When we're supposedly so close to 390x being released, it's probably a good idea just to wait and see what drops. If 390x is as fast as some of the rumors state, it could be the ultimate pairing to an Oculus Rift or even just good enough for 4k gaming... SLI/xFire is usually isn't as good when it comes to the overall quality on a high-end single-gpu. The current 970/980/290/290x are good enough for 1440p gaming, but not the next-gen experience. These products will leave you wanting more in 6 months.
@Lepton87 in AC Unity, SLI scales above 100%.
That game really utilizes multi GPU really well /trollface.
It is a well known problem, that SLI scaling was basically broken by Ubisoft in the latest patch (October 27).

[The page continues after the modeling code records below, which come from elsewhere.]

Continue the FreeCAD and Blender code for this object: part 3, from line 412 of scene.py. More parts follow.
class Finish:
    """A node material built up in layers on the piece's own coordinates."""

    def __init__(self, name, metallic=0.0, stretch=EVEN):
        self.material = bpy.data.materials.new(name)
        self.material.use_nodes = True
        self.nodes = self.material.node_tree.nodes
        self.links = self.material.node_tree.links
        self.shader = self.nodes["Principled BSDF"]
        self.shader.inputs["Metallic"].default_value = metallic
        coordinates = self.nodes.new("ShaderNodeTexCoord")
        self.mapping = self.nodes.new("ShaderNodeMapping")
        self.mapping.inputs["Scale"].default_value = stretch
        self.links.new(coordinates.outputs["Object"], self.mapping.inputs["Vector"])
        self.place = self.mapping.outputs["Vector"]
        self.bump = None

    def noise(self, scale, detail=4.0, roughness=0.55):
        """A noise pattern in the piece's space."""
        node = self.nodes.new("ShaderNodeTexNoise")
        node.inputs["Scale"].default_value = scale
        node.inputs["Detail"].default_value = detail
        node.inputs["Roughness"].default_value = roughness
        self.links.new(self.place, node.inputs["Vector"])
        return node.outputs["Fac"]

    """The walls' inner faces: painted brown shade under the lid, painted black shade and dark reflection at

No messing around with settings or custom SLI profiles can fix this issue (trust me, I have tried it all)
The only solution is to roll back to the previous 1.05.324 patch, by following the instructions in this tweak guide I wrote for Watch Dogs a while ago:
http://www.forum-3dcenter.org/vbulle...postcount=1712
But please remember that Watch Dogs is still quite CPU limited on most SLI systems below 4K resolutions, even with the old patch.
SLI is working. The reason why this shows over a 100% performance increase is because the GTX 980 is unusually slower than it should be normally in this game. We think the GTX 980 is being held back on performance for some reason, chalk it up to some game bug, or other unoptimized nonsense, the GTX 980 isn't working as fast as it should be. This is quite normal for all the video cards in this game, we think the full power and full potential isn't being utilized in this game for whatever buggy or unoptimized reason.
Again, it's probably Ubisoft lol but this is part of the reason I was scared of mGPU setups. Having $300-600+ that you spent that is unable to be utilized in major AAA games is ridiculous. Especially if you're an NV user playing a Gameworks game.
Edit: Or in the case of AC Unity, needing a mGPU setup to get your cards running at 100% of their capability.